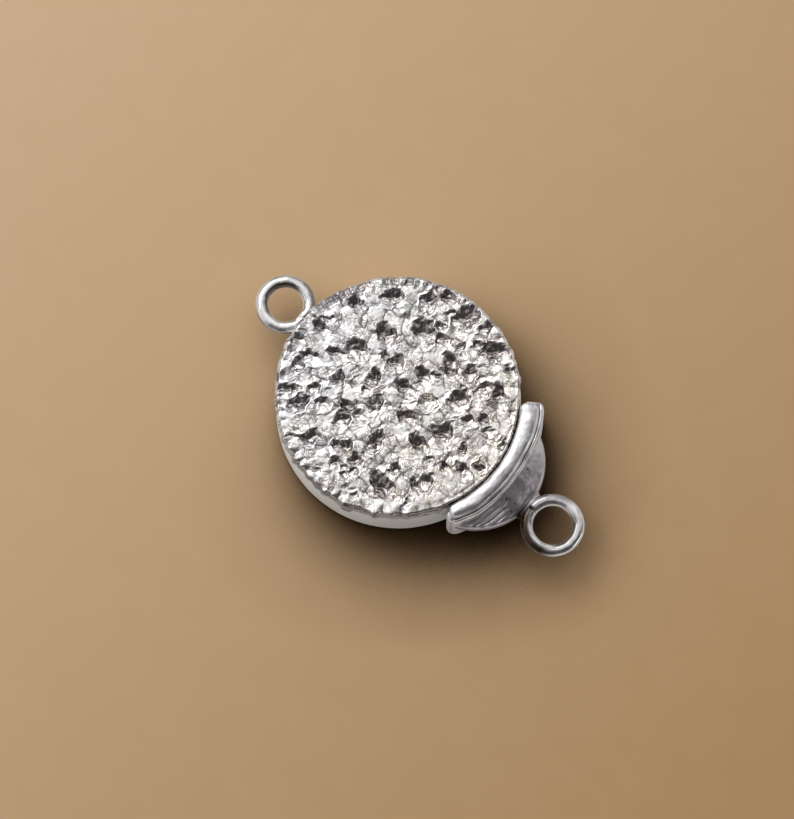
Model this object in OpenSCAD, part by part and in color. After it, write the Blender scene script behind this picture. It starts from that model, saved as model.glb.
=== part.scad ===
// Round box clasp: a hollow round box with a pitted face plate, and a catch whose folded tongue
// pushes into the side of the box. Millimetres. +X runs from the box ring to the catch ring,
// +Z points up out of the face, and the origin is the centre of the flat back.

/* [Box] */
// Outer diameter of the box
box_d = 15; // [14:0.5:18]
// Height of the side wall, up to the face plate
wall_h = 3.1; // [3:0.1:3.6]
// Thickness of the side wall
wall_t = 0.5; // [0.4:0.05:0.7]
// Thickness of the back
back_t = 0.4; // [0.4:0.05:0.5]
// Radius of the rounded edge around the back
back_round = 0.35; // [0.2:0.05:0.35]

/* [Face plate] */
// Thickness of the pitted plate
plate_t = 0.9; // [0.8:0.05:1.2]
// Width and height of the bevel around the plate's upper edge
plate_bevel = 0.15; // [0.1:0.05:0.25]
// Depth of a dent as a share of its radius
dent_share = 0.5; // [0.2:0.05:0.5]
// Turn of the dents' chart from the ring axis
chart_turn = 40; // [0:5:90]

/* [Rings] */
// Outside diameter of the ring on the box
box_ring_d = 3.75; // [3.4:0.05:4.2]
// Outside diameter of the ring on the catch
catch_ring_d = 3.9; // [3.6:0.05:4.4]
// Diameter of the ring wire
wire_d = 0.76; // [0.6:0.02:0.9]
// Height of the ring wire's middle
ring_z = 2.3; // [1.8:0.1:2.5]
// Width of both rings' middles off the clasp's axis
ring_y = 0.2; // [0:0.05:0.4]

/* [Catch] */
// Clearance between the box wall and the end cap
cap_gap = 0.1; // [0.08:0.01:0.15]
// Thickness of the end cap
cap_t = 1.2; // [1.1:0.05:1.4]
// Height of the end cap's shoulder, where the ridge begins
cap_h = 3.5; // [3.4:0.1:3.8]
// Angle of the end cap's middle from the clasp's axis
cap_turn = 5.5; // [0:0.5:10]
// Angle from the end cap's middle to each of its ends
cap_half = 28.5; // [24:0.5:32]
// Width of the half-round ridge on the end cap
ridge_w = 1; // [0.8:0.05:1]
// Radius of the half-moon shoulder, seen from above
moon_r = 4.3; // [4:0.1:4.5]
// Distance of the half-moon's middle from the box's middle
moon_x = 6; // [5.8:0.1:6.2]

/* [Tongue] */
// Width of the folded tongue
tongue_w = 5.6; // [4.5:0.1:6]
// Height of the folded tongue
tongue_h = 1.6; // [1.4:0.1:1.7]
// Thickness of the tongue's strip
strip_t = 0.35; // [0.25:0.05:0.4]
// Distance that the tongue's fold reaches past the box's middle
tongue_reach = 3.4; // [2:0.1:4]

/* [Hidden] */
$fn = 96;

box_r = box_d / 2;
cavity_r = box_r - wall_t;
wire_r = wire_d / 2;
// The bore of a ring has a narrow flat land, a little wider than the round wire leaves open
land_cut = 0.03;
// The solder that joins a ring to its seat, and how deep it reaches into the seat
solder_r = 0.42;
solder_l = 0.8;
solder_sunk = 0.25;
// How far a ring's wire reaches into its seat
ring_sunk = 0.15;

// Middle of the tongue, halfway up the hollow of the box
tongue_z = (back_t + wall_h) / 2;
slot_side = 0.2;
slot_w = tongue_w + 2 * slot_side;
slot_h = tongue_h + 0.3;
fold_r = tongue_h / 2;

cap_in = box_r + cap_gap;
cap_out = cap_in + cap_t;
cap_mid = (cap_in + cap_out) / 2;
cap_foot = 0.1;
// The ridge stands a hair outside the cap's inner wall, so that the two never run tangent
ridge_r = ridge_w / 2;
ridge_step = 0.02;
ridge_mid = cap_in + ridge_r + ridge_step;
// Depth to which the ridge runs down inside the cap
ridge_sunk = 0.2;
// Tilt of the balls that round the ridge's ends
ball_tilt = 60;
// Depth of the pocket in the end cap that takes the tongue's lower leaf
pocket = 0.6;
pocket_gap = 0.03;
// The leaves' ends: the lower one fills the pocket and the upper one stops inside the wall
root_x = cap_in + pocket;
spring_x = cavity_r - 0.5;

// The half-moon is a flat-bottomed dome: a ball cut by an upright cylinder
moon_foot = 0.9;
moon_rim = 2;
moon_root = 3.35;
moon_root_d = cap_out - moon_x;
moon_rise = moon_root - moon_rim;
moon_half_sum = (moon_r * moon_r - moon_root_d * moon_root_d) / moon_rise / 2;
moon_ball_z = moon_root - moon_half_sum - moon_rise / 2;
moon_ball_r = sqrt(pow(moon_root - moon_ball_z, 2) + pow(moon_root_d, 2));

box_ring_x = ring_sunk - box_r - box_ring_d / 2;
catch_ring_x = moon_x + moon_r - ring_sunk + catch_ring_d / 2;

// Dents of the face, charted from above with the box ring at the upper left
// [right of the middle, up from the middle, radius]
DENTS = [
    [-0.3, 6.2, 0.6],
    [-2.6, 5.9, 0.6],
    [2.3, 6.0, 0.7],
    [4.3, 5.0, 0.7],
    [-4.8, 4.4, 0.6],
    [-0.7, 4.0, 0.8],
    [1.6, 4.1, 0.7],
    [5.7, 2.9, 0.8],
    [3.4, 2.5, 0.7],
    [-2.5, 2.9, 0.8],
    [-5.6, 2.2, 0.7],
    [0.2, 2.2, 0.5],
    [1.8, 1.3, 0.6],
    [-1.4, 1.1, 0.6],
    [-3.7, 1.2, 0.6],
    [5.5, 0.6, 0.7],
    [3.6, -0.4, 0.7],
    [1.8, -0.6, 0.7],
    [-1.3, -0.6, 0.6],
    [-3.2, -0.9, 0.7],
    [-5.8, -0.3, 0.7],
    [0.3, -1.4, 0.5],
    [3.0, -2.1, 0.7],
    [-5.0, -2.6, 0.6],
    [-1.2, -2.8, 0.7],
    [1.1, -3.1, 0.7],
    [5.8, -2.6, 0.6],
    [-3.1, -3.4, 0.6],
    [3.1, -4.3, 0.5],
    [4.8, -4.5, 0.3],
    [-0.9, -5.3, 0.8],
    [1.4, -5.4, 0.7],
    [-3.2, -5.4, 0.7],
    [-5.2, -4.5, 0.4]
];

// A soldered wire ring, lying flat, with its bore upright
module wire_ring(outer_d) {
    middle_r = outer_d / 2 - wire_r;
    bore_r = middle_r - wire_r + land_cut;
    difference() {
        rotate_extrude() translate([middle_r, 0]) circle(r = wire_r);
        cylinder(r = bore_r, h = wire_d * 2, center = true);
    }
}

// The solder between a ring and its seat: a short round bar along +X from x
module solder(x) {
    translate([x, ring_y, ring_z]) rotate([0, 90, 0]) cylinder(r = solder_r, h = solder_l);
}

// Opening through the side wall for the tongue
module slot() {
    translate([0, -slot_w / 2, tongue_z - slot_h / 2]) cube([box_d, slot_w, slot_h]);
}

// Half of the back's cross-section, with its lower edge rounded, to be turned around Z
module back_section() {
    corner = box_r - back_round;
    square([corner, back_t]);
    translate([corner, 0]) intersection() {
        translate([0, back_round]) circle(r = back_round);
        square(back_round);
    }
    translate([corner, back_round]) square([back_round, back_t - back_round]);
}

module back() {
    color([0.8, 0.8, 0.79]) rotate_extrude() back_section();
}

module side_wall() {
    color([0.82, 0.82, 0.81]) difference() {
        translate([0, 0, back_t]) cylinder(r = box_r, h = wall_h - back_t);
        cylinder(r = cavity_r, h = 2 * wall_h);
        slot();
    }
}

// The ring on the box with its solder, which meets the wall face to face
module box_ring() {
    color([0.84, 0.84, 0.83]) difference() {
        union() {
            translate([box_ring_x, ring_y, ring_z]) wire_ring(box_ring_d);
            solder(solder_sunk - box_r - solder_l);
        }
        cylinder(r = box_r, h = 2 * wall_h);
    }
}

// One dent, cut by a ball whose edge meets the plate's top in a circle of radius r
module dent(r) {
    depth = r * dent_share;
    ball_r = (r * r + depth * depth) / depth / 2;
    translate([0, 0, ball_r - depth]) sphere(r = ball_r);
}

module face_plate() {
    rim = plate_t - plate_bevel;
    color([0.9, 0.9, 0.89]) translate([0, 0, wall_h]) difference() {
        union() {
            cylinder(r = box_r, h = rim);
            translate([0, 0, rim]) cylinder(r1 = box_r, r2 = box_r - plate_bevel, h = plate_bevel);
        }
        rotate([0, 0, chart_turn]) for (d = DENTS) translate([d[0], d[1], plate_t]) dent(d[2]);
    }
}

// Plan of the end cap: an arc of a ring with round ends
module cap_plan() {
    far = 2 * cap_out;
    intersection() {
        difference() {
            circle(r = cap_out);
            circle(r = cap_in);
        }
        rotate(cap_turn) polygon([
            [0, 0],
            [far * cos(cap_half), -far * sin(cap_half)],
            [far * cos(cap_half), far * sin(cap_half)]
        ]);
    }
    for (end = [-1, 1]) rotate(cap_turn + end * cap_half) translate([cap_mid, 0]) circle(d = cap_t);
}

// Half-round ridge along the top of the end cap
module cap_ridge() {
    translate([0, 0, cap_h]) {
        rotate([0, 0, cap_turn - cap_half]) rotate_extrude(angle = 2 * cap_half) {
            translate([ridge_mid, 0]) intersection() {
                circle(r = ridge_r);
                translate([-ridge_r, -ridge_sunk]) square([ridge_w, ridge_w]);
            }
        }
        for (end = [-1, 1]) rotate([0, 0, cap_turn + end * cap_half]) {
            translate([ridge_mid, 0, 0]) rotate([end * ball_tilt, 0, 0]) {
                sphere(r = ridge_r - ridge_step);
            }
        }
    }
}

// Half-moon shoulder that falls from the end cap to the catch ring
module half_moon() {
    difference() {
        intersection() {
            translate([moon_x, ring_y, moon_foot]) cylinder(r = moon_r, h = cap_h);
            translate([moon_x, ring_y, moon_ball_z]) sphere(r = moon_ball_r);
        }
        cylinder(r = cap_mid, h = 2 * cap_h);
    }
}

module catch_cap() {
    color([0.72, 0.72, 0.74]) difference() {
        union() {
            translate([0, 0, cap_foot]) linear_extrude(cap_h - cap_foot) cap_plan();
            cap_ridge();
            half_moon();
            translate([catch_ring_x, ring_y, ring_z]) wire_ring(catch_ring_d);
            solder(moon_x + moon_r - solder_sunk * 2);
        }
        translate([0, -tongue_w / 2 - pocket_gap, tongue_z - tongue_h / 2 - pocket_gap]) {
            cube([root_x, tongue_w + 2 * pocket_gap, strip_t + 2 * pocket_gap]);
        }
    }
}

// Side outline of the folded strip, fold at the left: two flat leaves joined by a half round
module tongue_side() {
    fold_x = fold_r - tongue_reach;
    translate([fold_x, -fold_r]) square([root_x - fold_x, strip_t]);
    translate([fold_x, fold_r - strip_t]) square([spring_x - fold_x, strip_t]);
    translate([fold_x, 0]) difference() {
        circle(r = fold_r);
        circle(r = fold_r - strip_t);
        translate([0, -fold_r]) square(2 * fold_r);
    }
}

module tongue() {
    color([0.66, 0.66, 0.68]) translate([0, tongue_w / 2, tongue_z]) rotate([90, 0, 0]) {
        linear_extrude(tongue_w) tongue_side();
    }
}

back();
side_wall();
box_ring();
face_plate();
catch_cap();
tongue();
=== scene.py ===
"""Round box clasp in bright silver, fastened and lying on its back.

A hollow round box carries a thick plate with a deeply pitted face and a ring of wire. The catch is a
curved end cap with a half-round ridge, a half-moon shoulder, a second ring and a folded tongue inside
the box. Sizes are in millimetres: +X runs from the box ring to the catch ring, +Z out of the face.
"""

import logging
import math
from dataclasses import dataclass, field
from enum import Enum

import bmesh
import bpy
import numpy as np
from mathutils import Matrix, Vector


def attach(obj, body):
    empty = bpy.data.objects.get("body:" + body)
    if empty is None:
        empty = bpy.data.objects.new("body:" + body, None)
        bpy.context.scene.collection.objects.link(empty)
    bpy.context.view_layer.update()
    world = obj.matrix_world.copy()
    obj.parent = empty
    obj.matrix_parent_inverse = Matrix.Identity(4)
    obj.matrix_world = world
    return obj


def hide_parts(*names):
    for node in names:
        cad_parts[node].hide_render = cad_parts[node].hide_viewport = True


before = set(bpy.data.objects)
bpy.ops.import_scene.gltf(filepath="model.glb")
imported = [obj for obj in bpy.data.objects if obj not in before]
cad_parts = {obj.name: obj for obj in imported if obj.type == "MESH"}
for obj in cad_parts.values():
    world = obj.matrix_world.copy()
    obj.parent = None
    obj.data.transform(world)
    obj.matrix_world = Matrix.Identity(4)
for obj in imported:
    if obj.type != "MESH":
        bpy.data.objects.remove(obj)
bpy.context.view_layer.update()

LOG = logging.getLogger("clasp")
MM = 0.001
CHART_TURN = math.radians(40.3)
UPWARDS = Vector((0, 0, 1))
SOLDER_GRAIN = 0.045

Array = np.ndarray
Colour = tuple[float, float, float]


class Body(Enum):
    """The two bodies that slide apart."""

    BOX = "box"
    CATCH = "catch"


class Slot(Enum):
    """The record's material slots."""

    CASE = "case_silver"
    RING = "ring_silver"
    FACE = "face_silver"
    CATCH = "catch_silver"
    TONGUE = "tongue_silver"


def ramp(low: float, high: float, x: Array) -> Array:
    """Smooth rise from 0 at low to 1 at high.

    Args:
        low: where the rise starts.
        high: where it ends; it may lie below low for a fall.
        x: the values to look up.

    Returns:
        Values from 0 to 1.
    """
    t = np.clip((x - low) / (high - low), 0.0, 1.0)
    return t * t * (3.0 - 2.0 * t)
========
### TASK GOAL
Reproduce, without alteration, solely the lines beginning at the line that includes "a half round" and ending at the line that includes "imported = [obj", both lines included.

### OUTPUT OF THE TASK
// Side outline of the folded strip, fold at the left: two flat leaves joined by a half round
module tongue_side() {
    fold_x = fold_r - tongue_reach;
    translate([fold_x, -fold_r]) square([root_x - fold_x, strip_t]);
    translate([fold_x, fold_r - strip_t]) square([spring_x - fold_x, strip_t]);
    translate([fold_x, 0]) difference() {
        circle(r = fold_r);
        circle(r = fold_r - strip_t);
        translate([0, -fold_r]) square(2 * fold_r);
    }
}

module tongue() {
    color([0.66, 0.66, 0.68]) translate([0, tongue_w / 2, tongue_z]) rotate([90, 0, 0]) {
        linear_extrude(tongue_w) tongue_side();
    }
}

back();
side_wall();
box_ring();
face_plate();
catch_cap();
tongue();
=== scene.py ===
"""Round box clasp in bright silver, fastened and lying on its back.

A hollow round box carries a thick plate with a deeply pitted face and a ring of wire. The catch is a
curved end cap with a half-round ridge, a half-moon shoulder, a second ring and a folded tongue inside
the box. Sizes are in millimetres: +X runs from the box ring to the catch ring, +Z out of the face.
"""

import logging
import math
from dataclasses import dataclass, field
from enum import Enum

import bmesh
import bpy
import numpy as np
from mathutils import Matrix, Vector


def attach(obj, body):
    empty = bpy.data.objects.get("body:" + body)
    if empty is None:
        empty = bpy.data.objects.new("body:" + body, None)
        bpy.context.scene.collection.objects.link(empty)
    bpy.context.view_layer.update()
    world = obj.matrix_world.copy()
    obj.parent = empty
    obj.matrix_parent_inverse = Matrix.Identity(4)
    obj.matrix_world = world
    return obj


def hide_parts(*names):
    for node in names:
        cad_parts[node].hide_render = cad_parts[node].hide_viewport = True


before = set(bpy.data.objects)
bpy.ops.import_scene.gltf(filepath="model.glb")
imported = [obj for obj in bpy.data.objects if obj not in before]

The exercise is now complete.